Restate word for word the lines of the records below, starting at the line that contains "The FreeCAD and" and ending at the line that contains "wave_phases = chance.uniform(0, 2", with both of those lines included and nothing else.

**Exercise material**:

##########

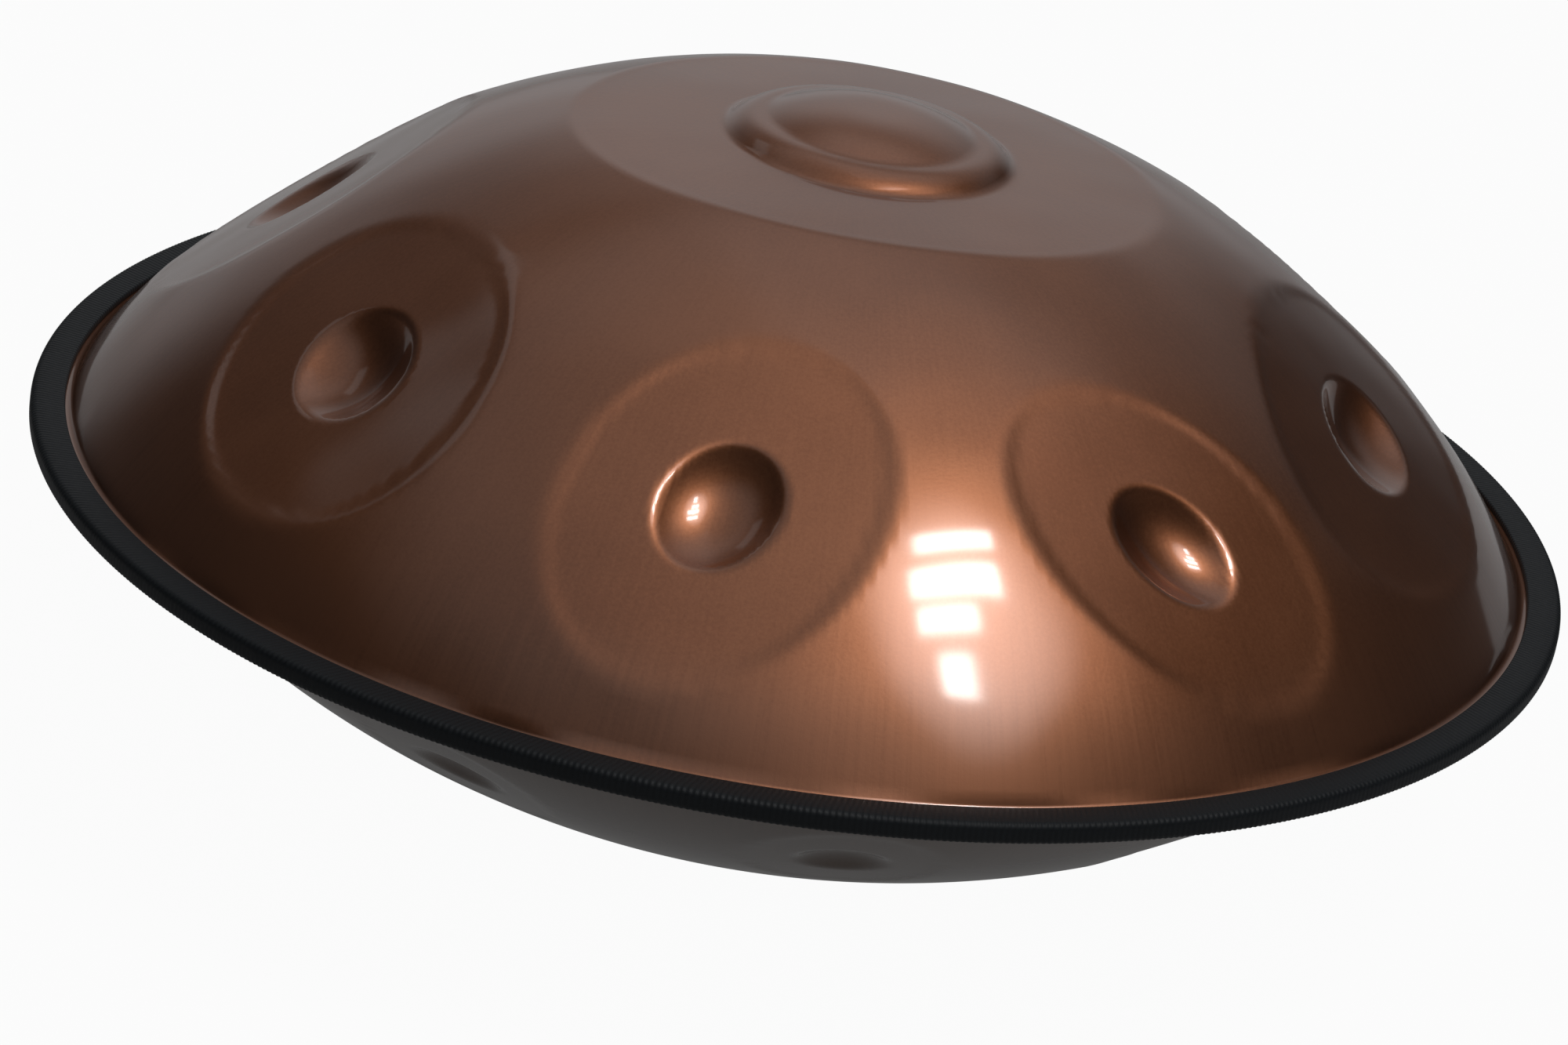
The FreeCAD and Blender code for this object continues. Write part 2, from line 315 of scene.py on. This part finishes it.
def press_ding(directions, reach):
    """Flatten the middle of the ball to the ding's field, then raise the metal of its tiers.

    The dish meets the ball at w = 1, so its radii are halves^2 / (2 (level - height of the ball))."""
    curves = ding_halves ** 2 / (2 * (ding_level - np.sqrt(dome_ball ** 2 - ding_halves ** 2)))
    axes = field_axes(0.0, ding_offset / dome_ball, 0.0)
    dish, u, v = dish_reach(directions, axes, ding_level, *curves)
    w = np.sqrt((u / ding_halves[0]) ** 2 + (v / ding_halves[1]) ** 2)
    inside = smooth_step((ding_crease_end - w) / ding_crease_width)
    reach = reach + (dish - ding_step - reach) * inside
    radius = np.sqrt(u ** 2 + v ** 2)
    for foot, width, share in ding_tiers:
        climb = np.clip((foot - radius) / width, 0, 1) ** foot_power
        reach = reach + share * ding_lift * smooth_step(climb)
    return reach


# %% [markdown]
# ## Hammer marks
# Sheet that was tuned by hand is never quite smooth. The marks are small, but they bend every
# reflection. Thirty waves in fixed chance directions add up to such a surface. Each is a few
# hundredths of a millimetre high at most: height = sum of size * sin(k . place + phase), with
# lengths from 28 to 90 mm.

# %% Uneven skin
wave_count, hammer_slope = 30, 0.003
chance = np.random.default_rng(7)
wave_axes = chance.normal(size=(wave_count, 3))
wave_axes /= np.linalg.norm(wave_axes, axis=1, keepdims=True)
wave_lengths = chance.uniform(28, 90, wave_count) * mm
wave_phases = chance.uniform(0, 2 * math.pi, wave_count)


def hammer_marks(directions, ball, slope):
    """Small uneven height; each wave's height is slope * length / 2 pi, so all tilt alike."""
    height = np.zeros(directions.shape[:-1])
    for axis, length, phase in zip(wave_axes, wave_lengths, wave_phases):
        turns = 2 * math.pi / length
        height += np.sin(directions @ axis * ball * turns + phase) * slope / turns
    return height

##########

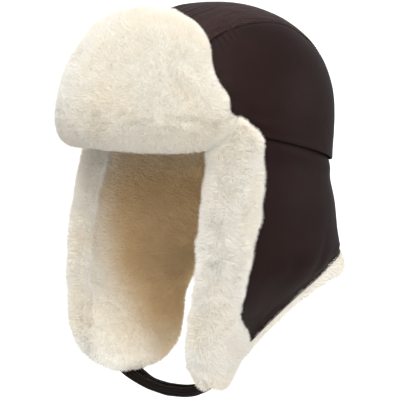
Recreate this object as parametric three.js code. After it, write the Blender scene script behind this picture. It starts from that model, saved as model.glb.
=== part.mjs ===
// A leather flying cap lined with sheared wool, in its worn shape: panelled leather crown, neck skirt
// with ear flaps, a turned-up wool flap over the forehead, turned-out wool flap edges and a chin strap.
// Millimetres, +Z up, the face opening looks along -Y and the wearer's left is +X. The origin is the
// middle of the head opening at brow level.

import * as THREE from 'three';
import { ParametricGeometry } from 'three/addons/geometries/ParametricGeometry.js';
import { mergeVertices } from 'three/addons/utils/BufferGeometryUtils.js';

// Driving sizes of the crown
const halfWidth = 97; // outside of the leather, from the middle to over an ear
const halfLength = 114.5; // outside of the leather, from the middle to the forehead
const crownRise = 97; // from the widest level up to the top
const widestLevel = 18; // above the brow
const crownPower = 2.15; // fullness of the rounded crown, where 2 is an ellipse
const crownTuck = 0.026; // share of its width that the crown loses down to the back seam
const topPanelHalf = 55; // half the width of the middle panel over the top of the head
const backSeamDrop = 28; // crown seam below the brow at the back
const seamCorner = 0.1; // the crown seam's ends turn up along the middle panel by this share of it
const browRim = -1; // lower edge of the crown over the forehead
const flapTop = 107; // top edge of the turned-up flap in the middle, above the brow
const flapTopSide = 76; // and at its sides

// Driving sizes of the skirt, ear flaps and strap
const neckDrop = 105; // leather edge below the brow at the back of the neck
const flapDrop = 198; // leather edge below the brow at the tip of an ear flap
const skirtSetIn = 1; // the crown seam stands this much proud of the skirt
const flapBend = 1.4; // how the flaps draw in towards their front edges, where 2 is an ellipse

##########

**Task answer**:
The FreeCAD and Blender code for this object continues. Write part 2, from line 315 of scene.py on. This part finishes it.
def press_ding(directions, reach):
    """Flatten the middle of the ball to the ding's field, then raise the metal of its tiers.

    The dish meets the ball at w = 1, so its radii are halves^2 / (2 (level - height of the ball))."""
    curves = ding_halves ** 2 / (2 * (ding_level - np.sqrt(dome_ball ** 2 - ding_halves ** 2)))
    axes = field_axes(0.0, ding_offset / dome_ball, 0.0)
    dish, u, v = dish_reach(directions, axes, ding_level, *curves)
    w = np.sqrt((u / ding_halves[0]) ** 2 + (v / ding_halves[1]) ** 2)
    inside = smooth_step((ding_crease_end - w) / ding_crease_width)
    reach = reach + (dish - ding_step - reach) * inside
    radius = np.sqrt(u ** 2 + v ** 2)
    for foot, width, share in ding_tiers:
        climb = np.clip((foot - radius) / width, 0, 1) ** foot_power
        reach = reach + share * ding_lift * smooth_step(climb)
    return reach


# %% [markdown]
# ## Hammer marks
# Sheet that was tuned by hand is never quite smooth. The marks are small, but they bend every
# reflection. Thirty waves in fixed chance directions add up to such a surface. Each is a few
# hundredths of a millimetre high at most: height = sum of size * sin(k . place + phase), with
# lengths from 28 to 90 mm.

# %% Uneven skin
wave_count, hammer_slope = 30, 0.003
chance = np.random.default_rng(7)
wave_axes = chance.normal(size=(wave_count, 3))
wave_axes /= np.linalg.norm(wave_axes, axis=1, keepdims=True)
wave_lengths = chance.uniform(28, 90, wave_count) * mm
wave_phases = chance.uniform(0, 2 * math.pi, wave_count)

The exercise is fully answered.